My husband, Leon Hale, was shot at by Hitler’s boys during fifty individual bomber missions in World War 2. “I had an easy war,” he says. “I was in an airplane.”
Most of us have a relative who fought or died at the hand of German Nazis, or one of their allies. Some of them, like my husband, are alive to witness the outrage of self-proclaimed Nazis marching in our country alongside white supremacists, the KKK and others opposed to removing Confederate war memorials.
My grandfather fought on the Confederate side in the Civil War. Family lore has him, as a boy of fourteen, shinnying up a pole to raise the Confederate flag at Ft. Sumter in South Carolina. He mourned the rest of his life for the plantation existence he’d left behind. The life of a gentleman farmer whose family owned slaves.
My Texan father, born in the 1890s, believed in segregation. It was as much a part of Houston at midcentury as the smell from the Ship Channel, or any July 4th encomium to the virtues of representative government. I would come home from college in the sixties, a year or two before he died, and try to change his mind.
He thought my convictions about equality were youthful idealism.
He was a thoughtful man who read history in his spare time, but he had been molded by his upbringing and environment. For him, segregation was a reality and a boon he didn’t question.
On Thursday nights, we often ate at The Confederate House, a popular spot where fine food was served by dignified African American waiters in white coats. Famed leaders of the Confederacy smiled down on the scene from every wall. My particular favorite hung in the entrance hall. Robert E. Lee. He looked so sad.
I loved the Confederate House. I loved the fried shrimp, and the genteel waiters. I loved the “black bottom” pie.
It took a few more years before I could see what I’d been looking at.
Today’s youth of all races don’t understand how segregation insinuated itself into our lives. It was the air passing through our lungs, saturating our blood. It was literally everywhere. Every meal, every visit to a store, or a public toilet. Every day at school. Unstated, unquestioned, rigid separation. Unforgiving, too. One black person’s stumble became the shortcomings of a race. Imagine if your white nephew’s drug addiction painted your family with the “sorry” brush, much less your race.
I never once heard anyone question it. Black schools were shabby. No one asked why. The poverty was somehow the fault of the people who dwelled in the surrounding neighborhoods. And yet, they were the people who raised us. Generations of us. My mother, me, my son. We loved these black women, respected and admired them. Our parents relied on them.

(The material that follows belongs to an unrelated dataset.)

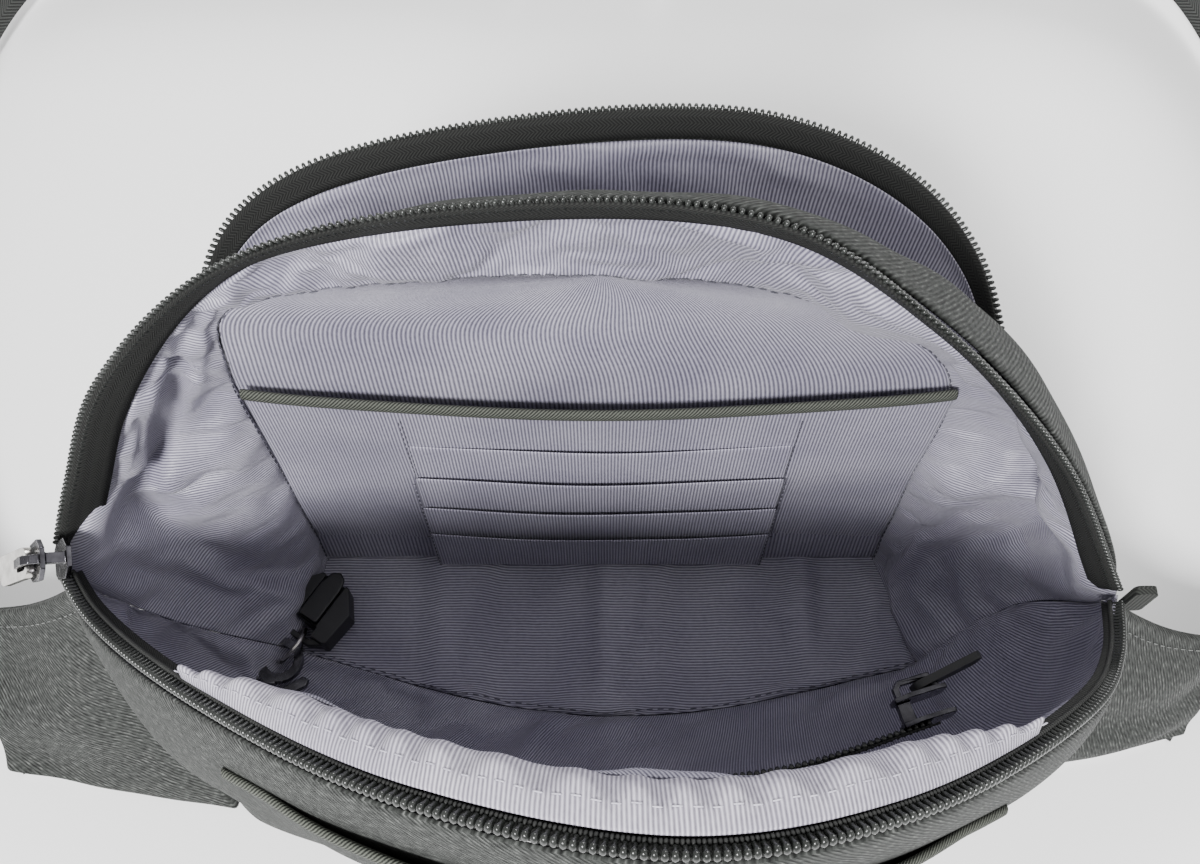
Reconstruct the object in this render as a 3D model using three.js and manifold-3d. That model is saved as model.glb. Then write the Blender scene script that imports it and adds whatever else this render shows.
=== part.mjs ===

A perfect example of cognitive dissonance, if ever there was one.
My father might have known better. He’d been educated abroad, but the romance of the Old South dies hard. The romance of losing. It rides the back of those Confederate horses we see on so many statues. It mourns with the angels of sorrow in graveyards.
Honor. Chivalry. You will die for honor. Your honor as a man, your family’s honor. The honor of your womenfolk. Suicide is preferable to dishonor.
The dishonor of what made all that honor and chivalry possible, namely an institution that required people to be counted as “stock,” may not have entered my father’s mind. Did he ask himself how the attitudes that supported slavery connected to the segregation we lived under? If he did think about it, he never let me know.
Those Confederate statues in Charlottesville, and elsewhere, have no meaning except what we bring to them. To this granddaughter of a Confederate soldier they represent the South’s Defiance and Sorrow after appalling bloodshed in the name of autonomy. Renewed defiance, since most were raised well after the war ended. We have the right to be wrong, and cruel, those statues say to me—even when the rest of the civilized world has repudiated the institution we were wrong about.
My schoolteachers hardly mentioned slavery as a cause of the war. Perhaps they were too much aware of the blood ties between it and the segregation they still lived under.
But it’s easy now to feel how the statues appear to someone whose grandparents were slaves. They cause pain. Is that what you or I want? (I don't.) But maybe that’s what the demonstrators intend. To keep pain alive, to keep fear alive.
Fear has always been a weapon fundamental to Klan activities and to the rule of despots worldwide. When self-declared Nazis march beside white supremacists, and everyone is armed, they vividly evoke the bullies Hitler employed to intimidate ordinary citizens, the paramilitary S.A., or Brownshirts. Without them, he would never have attained power.
In Charlottesville, they carried swastika banners, clubs and shields, wore Hitler quotations on t-shirts. Marched with torches on Friday night while chanting “Jew will not replace me.”
Jew? Huh? How did we get from statues of Robert E. Lee to antisemitism?
The United States Army—our grandfathers, uncles, brothers—helped liberate Buchenwald, Dachau, Auschwitz, places of horror, death and sadistic suffering. Places of mass murder. Places whose sole measurement was the efficiency with which they turned white people of many beliefs into starving slaves, then corpses.
White people. People exactly like you and me.
A diabolical alliance, white rage and Nazi brutality. An un-American alliance.